Mi si passi questa locuzione di rock antico. Intendo ovviamente quel rock massiccio di suoni e distorsioni che però resta compatto, scuro, intimo se possiamo azzardare l’ossimoro. Rock che cerca progressioni sghembe, quasi progressive, dettagli di arredo che molto devono al metal e a quel fare epico della voce. E impazzisco di gusto nel sorprendermi quando ascolto forme che sono anche devote al santo pop. Gli stilemi ci sono tutti e non disdegnano neanche i contorni buoni del mondo digitale, della sua pulizia e del suo cadere sempre a tempo. Tutto quel che sentiamo dentro questo disco vien fuori dalle mani di Francesco Quinto e Alessandro Tacchini, per noi i Soundelirio. Si intitola “Mostralgia” dentro cui si dipana un concetto di emarginazione sociale nei confronti della personalità e dell’unicità. E noi indaghiamo anche perché, non sentivamo dischi così “antichi” di carattere e di personalità, da molto, moltissimo tempo…

 

 

Inevitabile pensare ai dischi di oggi come lavori nati sotto le restrizioni della pandemia. Come nasce tecnicamente “Mostralgia”?

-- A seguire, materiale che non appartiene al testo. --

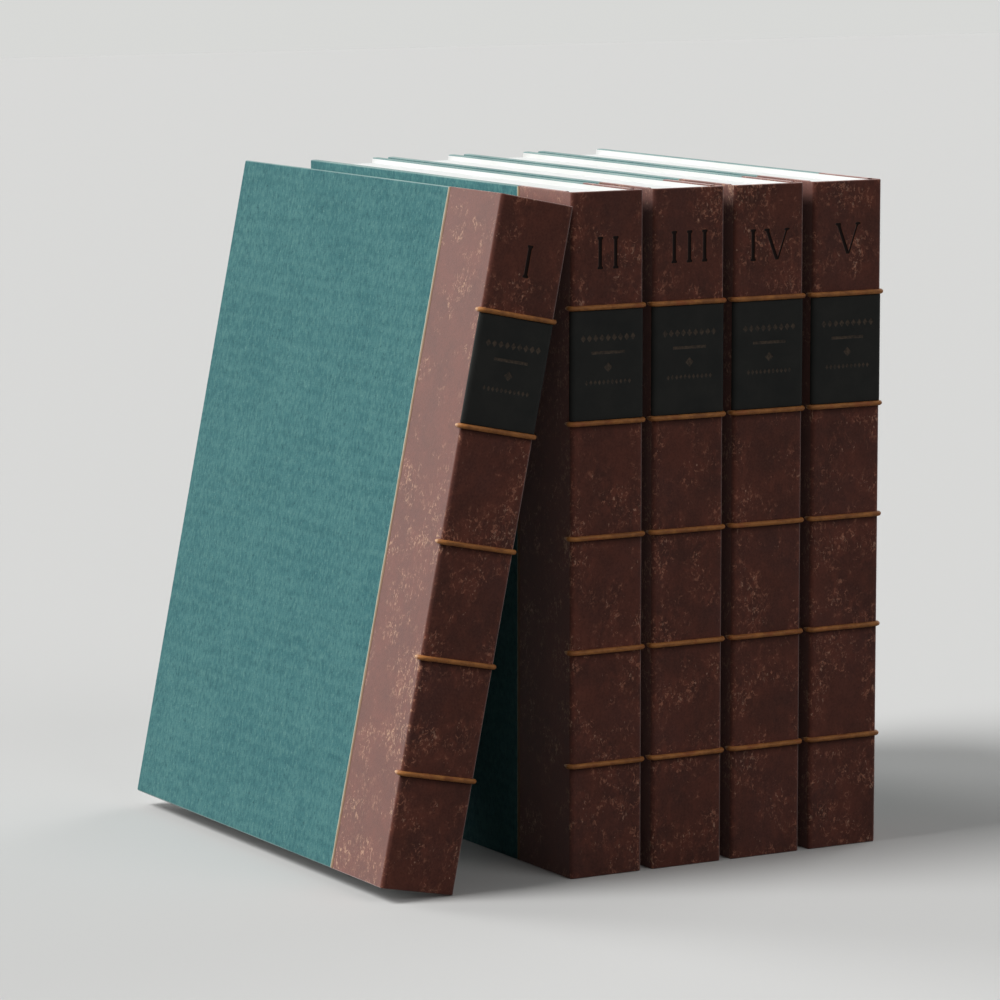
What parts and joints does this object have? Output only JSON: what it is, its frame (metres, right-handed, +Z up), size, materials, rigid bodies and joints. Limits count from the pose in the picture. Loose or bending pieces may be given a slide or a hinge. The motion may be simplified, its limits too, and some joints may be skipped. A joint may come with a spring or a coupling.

Il cuore, in realtà, era già stato settato su parametri rock. Le idee erano già in lavorazione, prima della pandemia. Con il lockdown, ci siamo dovuti arrangiare. Tornare agli appunti volanti su una moleskine, screenshots, file audio mandati attraverso whatsapp…ma è stato divertente e, in un certo senso, poetico. Ci siamo tenuti in contatto con la musica. Lo straniamento ha messo ancora più a fuoco il concetto che ci stava a cuore. Quando tutto fuori è silenzio, l’anima si riesce a percepire meglio…

 

Il mondo digitale quanto ha permesso tutto? E quanto ha condizionato proprio l’evoluzione tecnica e artistica del progetto?

Il demo di “Mostralgia” è stato interamente realizzato in una stanzetta, con mezzi totalmente analogici. Niente computer. Ogni strumento è stato suonato dal vivo, anche in quella fase. In studio, i mezzi attuali ci sono venuti incontro ma prevalentemente nella fase della post-produzione. Offrendoci spesso alternative da valutare. Ma non ci siamo spostati molto dalla posizione iniziale. Tutto suonato da mani umane.

 

Ricerca e suono: raccontateci come nasce il suono dei Soundelirio…

Non siamo smanettoni. Un po’ per natura, un po’ per (confessata) incompetenza. Non ci piacciono filtri. Per le chitarre elettriche, ad esempio, abbiamo utilizzato solo la distorsione valvolare dell’amp ed un po’ di compressione. La nostra tensione alla ricerca del sound è orientata a trovare un approccio slegato alla moda del momento. Un sound senza tempo. E, crediamo, la chiave sia nel “nude look”. Nel concetto che l’arte è più togliere che mettere. E se un pezzo emoziona così, nudo, significa che ci abbiamo preso. Eh, sì, è un sogno…il nostro sogno in rock.

 

E restando nel tema suono, ho trovato molti punti di contatto con la scena mainstream americana. È soltanto una mia impressione?

In quel genere siamo nati e cresciuti. Cerchiamo e troviamo lì il nostro brodo primordiale di suggestioni. Anche se, nell’aria, ci sarà presto un lavoro acustico…

 

A tutto questo si legano liriche che un poco mi riportano all’evanescenza del prog italiano degli anni ’70. Sbaglio?

Il prog italiano è la parte della nostra musica di cui andiamo più fieri. Non potevi farci un complimento più bello. Lì troviamo la genialità. Magari essere un centesimo di uno di quegli storici gruppi! Moriremmo felici.